RECORDS FOR THE EXERCISE:
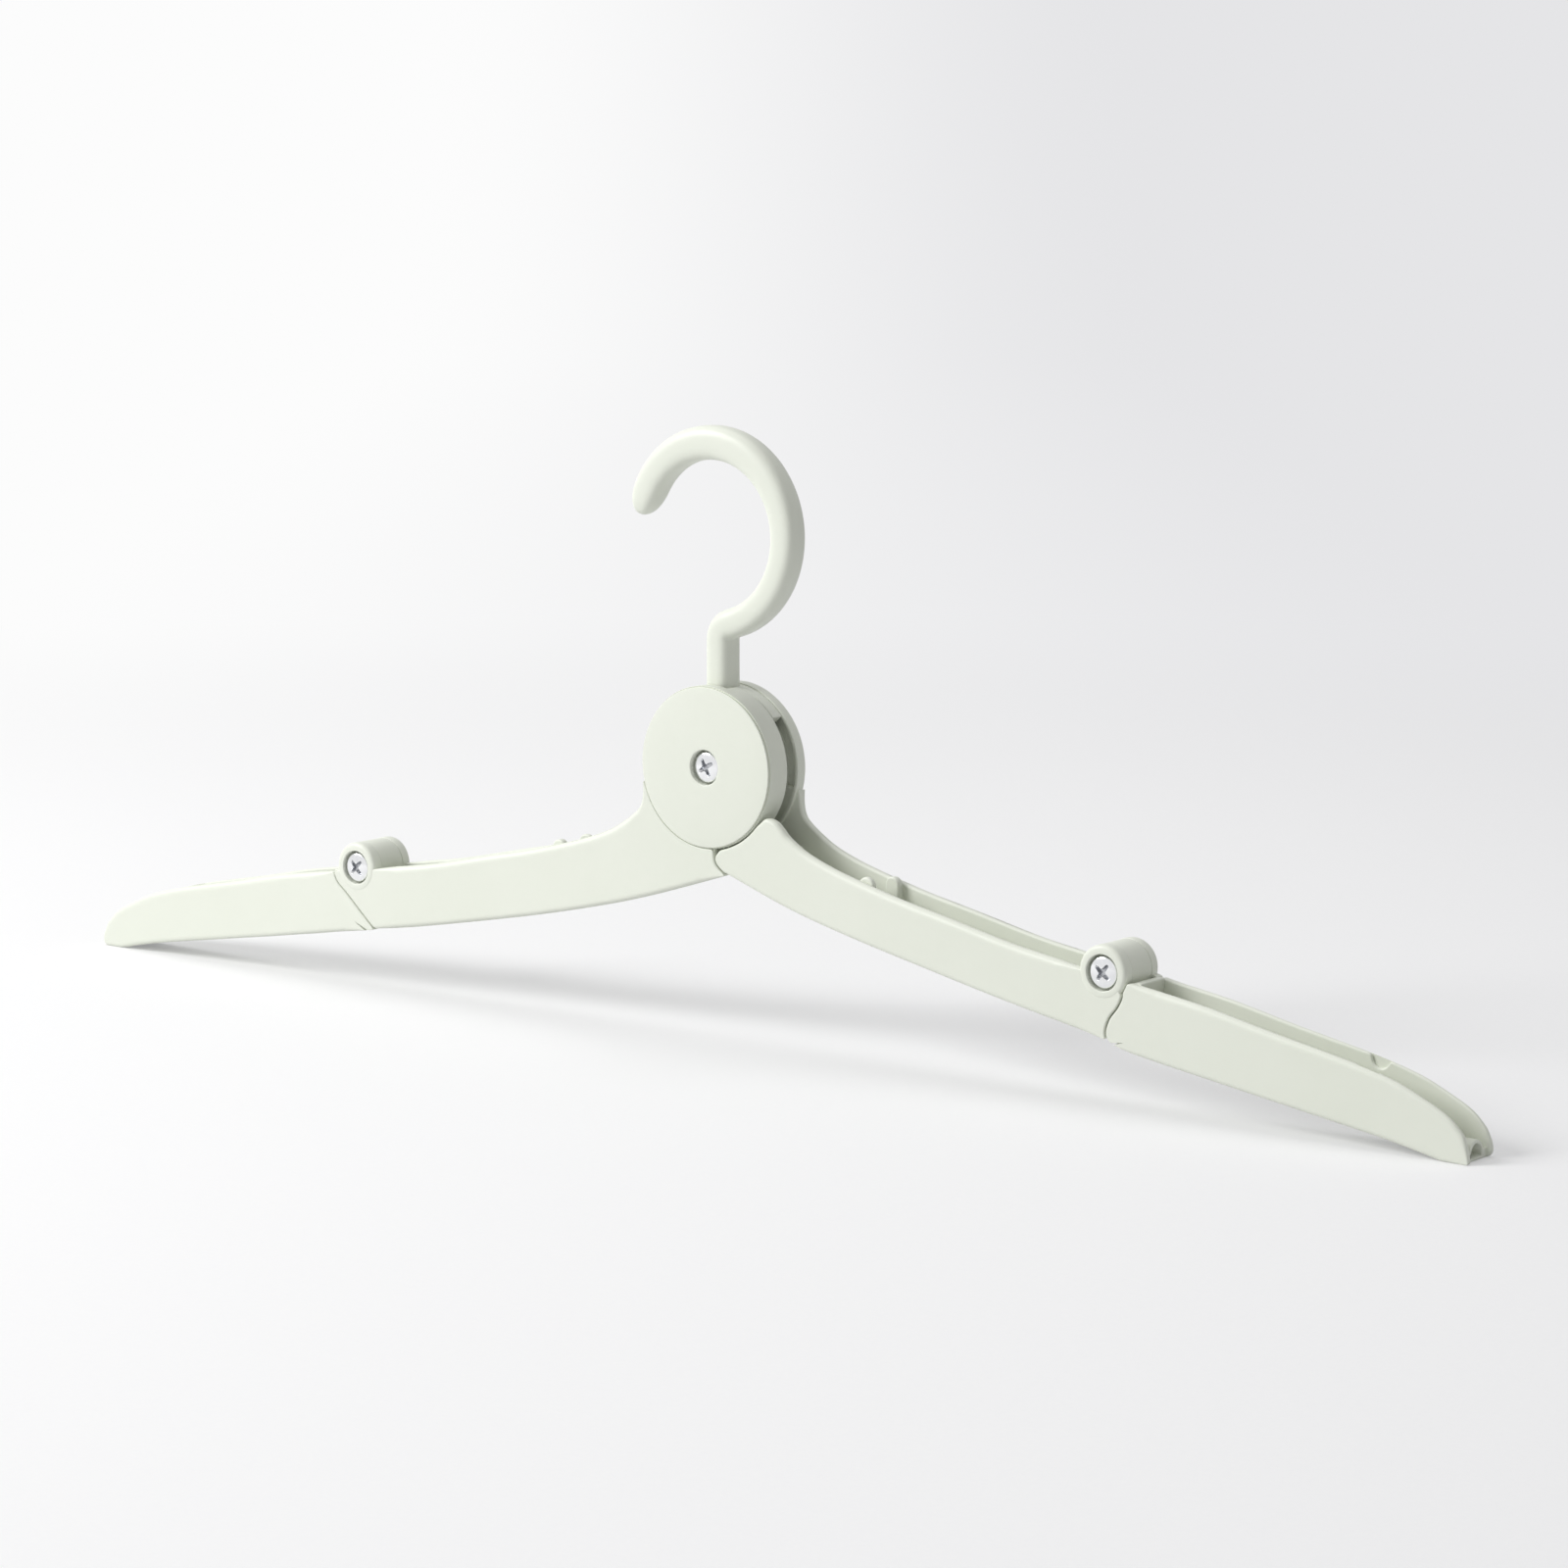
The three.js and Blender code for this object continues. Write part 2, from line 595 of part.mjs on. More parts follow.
// The nut's sleeve passes through both mouldings and ends short of the screw's head
function barrelNut(sleeve, seat) {
  const end = 2 * fitGap - seat;
  const bore = drum(hub, sleeve - sleeveWall, end - cutOver, seat - fitGap, 32);
  return fastener(sleeve, end, seat).subtract(bore);
}

// The screw faces the nut from the front, with a shank inside the sleeve's bore
function screw(sleeve, seat) {
  return fastener(sleeve - sleeveWall - shankGap, 2 * fitGap - seat, seat).mirror([0, 1, 0]);
}

function frictionWasher() {
  const front = discBack - fitGap - washerThickness;
  return drum(hub, washerRadius, front, front + washerThickness)
    .subtract(drum(hub, hubSleeve + 2 * fitGap, 0, discBack, 32));
}

const plastic = { color: 0xe4e9dd, roughness: 0.42, metalness: 0 };
const chrome = { color: 0xc9cacb, roughness: 0.22, metalness: 1 };
const nylon = { color: 0xf1f0ea, roughness: 0.5, metalness: 0 };

function piece(name, body, look) {
  const mesh = new THREE.Mesh(geometryOf(body), new THREE.MeshStandardMaterial(look));
  mesh.name = name;
  return mesh;
}

// All pieces stand around the hub axis; the left arms are the right ones turned half round
const aroundHub = new THREE.Group();
aroundHub.position.z = -railSeatHeight;
const turned = new THREE.Group();
turned.rotation.z = Math.PI;
aroundHub.add(turned);

const inner = innerArm();
const outer = outerArm();
const washer = frictionWasher();
aroundHub.add(
  piece('hook', hookBody(), plastic),
  piece('right_inner_arm', inner, plastic),
  piece('right_outer_arm', outer, plastic),
  piece('rear_friction_washer', washer, nylon),
);
turned.add(
  piece('left_inner_arm', inner, plastic),
  piece('left_outer_arm', outer, plastic),
  piece('front_friction_washer', washer, nylon),
);

// A screw and its barrel nut at each of the three pivots
function addPivot(name, place, sleeve, crown, recess) {
  const seat = crown - recess + fitGap;
  const pair = [
    piece(name + '_screw', screw(sleeve, seat), chrome),
    piece(name + '_barrel_nut', barrelNut(sleeve, seat), chrome),
  ];
  pair.forEach((mesh) => mesh.position.set(place.x, 0, place.y));
  aroundHub.add(...pair);
}

addPivot('hub', hub, hubSleeve, discCrown, hubRecess);
addPivot('right_elbow', elbow, elbowSleeve, earCrown, elbowRecess);
addPivot('left_elbow', new THREE.Vector2(-elbow.x, elbow.y), elbowSleeve, earCrown, elbowRecess);

const hanger = new THREE.Group();
hanger.name = 'folding_travel_hanger';
hanger.add(aroundHub);

export default hanger;
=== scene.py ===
from math import acos, asin, atan2, degrees, pi, radians, sin

import bmesh
import bpy
import numpy as np
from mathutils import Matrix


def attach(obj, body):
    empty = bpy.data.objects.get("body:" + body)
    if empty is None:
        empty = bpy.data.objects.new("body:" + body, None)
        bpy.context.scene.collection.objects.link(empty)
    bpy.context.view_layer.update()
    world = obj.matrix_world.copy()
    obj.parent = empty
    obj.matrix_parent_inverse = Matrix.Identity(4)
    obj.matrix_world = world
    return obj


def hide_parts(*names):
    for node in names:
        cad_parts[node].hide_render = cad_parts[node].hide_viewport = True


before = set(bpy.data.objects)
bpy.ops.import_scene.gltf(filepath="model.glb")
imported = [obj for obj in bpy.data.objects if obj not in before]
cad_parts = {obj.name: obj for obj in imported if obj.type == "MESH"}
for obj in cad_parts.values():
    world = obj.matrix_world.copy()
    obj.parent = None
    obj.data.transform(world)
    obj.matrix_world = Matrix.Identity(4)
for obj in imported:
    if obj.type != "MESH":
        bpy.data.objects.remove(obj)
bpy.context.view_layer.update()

# Hook
# One moulding of pale satin plastic: a rod of rounded square section bent to an open loop on a short
# stem. The stem's flattened foot and its eye turn on the hub screw between the two discs, and two thin
# flanges beside it close the slit between the discs. Sizes are in millimetres around the hub axis.
hub_height = -72.588  # of the hub axis, from the place where the rail bears
disc_radius = 19.4
seam_gap = 0.4
stem_half = 3.5
rod_depth_half = 3.5
squareness = 2.9  # of the rod's section, where 2 is an ellipse
loop_half = 3.78  # of the rod on the loop, from its middle line outwards
loop_inner_half = 4.4  # from the middle line inwards, at the top of the loop
end_inner_half = 4.1
loop_radius = 21.7  # to the middle line
loop_centre = (-2.4, 54.9)
bend_radius = 4.2
loop_end = 171.8  # degrees around the loop's centre
nose_length = 8.6
nose_drift = 0.5
foot_low = 8.5
foot_high = 15
foot_half = 2.8  # of the foot's depth
hub_bore = 3
eye_radius = 9.4
washer_seat_radius = 8
washer_seat_half = 1.9
flange_radius = 19.15
flange_from = 40  # degrees around the hub


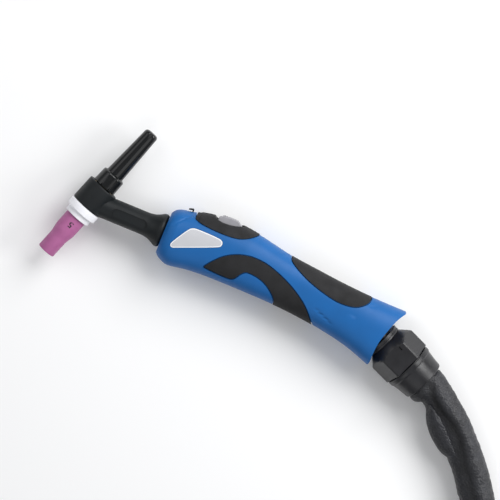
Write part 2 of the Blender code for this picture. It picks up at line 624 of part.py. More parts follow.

TASK TO COMPLETE: Return verbatim the lines that run from the line containing "the three pivots" through the line containing "before = set(bpy.data.objects)", inclusive.

EXERCISE OUTPUT:
// A screw and its barrel nut at each of the three pivots
function addPivot(name, place, sleeve, crown, recess) {
  const seat = crown - recess + fitGap;
  const pair = [
    piece(name + '_screw', screw(sleeve, seat), chrome),
    piece(name + '_barrel_nut', barrelNut(sleeve, seat), chrome),
  ];
  pair.forEach((mesh) => mesh.position.set(place.x, 0, place.y));
  aroundHub.add(...pair);
}

addPivot('hub', hub, hubSleeve, discCrown, hubRecess);
addPivot('right_elbow', elbow, elbowSleeve, earCrown, elbowRecess);
addPivot('left_elbow', new THREE.Vector2(-elbow.x, elbow.y), elbowSleeve, earCrown, elbowRecess);

const hanger = new THREE.Group();
hanger.name = 'folding_travel_hanger';
hanger.add(aroundHub);

export default hanger;
=== scene.py ===
from math import acos, asin, atan2, degrees, pi, radians, sin

import bmesh
import bpy
import numpy as np
from mathutils import Matrix


def attach(obj, body):
    empty = bpy.data.objects.get("body:" + body)
    if empty is None:
        empty = bpy.data.objects.new("body:" + body, None)
        bpy.context.scene.collection.objects.link(empty)
    bpy.context.view_layer.update()
    world = obj.matrix_world.copy()
    obj.parent = empty
    obj.matrix_parent_inverse = Matrix.Identity(4)
    obj.matrix_world = world
    return obj


def hide_parts(*names):
    for node in names:
        cad_parts[node].hide_render = cad_parts[node].hide_viewport = True


before = set(bpy.data.objects)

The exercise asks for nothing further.